Ignoriamo, per la laconicità delle espressioni usate in proposito dalle fonti in nostro possesso, i motivi del dissidio che divise, nel corso del suo governo pastorale, F. dal suo clero e dal suo popolo. Tale dissidio, ad ogni modo, non può essere ricondotto a contrasti di ordine finanziario o a divergenze circa l'amministrazione dei beni e la gestione dei redditi della Chiesa di Capua, secondo quanto afferma invece - con semplicismo e superficialità - la costante tradizione storiografica. In realtà, alla base del conflitto vi furono senza dubbio - lo si trae da una serie di indiscutibili dati di fatto, tra loro omogenei e concordanti - ragioni più complesse e profonde, legate al campo ecclesiastico-disciplinare e, con ogni probabilità, a quello liturgico.
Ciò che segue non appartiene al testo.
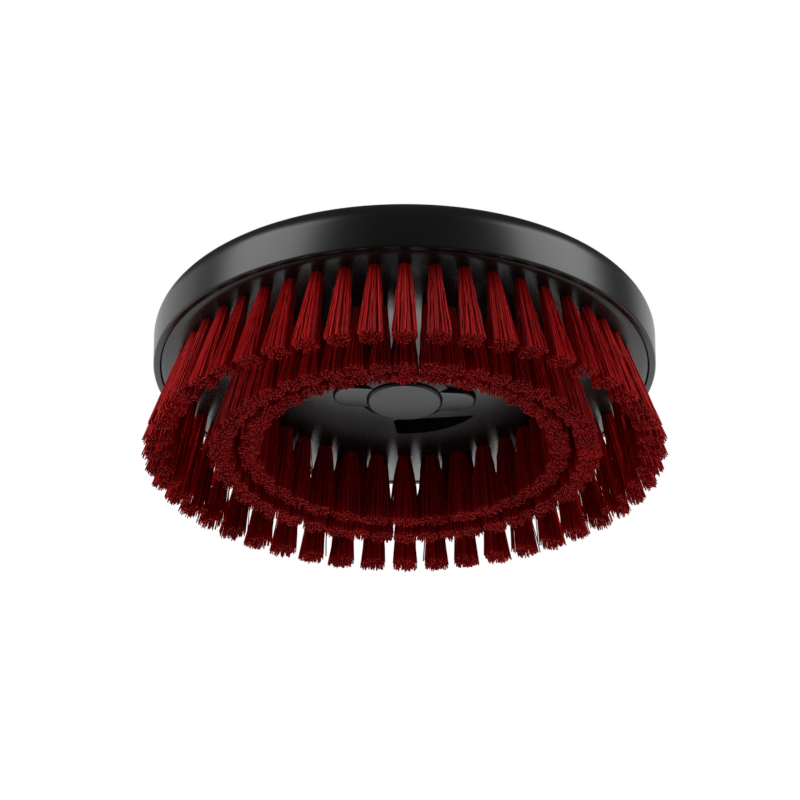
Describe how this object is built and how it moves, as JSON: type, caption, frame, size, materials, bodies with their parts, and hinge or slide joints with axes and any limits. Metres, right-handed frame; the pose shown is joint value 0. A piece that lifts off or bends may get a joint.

Fonti e Bibl.: Johannis Diaconi S. Gregorii Magni vita, in I. P. Migne, Patr. Lat. ..., LXXV, 1, col. 133B; Gregorii papae I Registrum epistolarum, a cura di P. Ewald, in Mon. Germ. Hist., Epistolae, I, Berolini 1887, pp. 192, 294 s., 307 s.; F. Ughelli-N. Coleti, Italia sacra..., VI,Venetiis 1720, col. 309; F. Granata, Storia sacra della Chiesa metropolitana di Capua, I, Napoli 1766, pp. 110 s.; G. Cappelletti, Le Chiese d'Italia..., XX, Venezia 1866, pp. 26 ss.; G. Perla, Capua Vetere, Santa Maria Capua Vetere 1887, pp. 24 ss. (dove per errore F. diventa "il vescovo di Capua Fusco"); F. Lanzoni, Le diocesi d'Italia dalle origini al principio del sec. VII (an. 604) ..., Faenza 1927, p. 203; L. Jadin, Capoue, in Dict. d'hist. et de géogr. ecclés., XI, Paris 1949, col. 892; J. Richards, Il console di Dio. La vita e i tempi di Gregorio Magno, Firenze 1984, pp. 213, 227, 249 s.; P. F. Kehr, Regesta pontificum Romanorum, Italia pontificia, VIII, Regnum Normannorum-Campania, pp. 73 n. 15, 218 nn. 5-8, 228 nn. 1 s.; 300 nn. 11 s.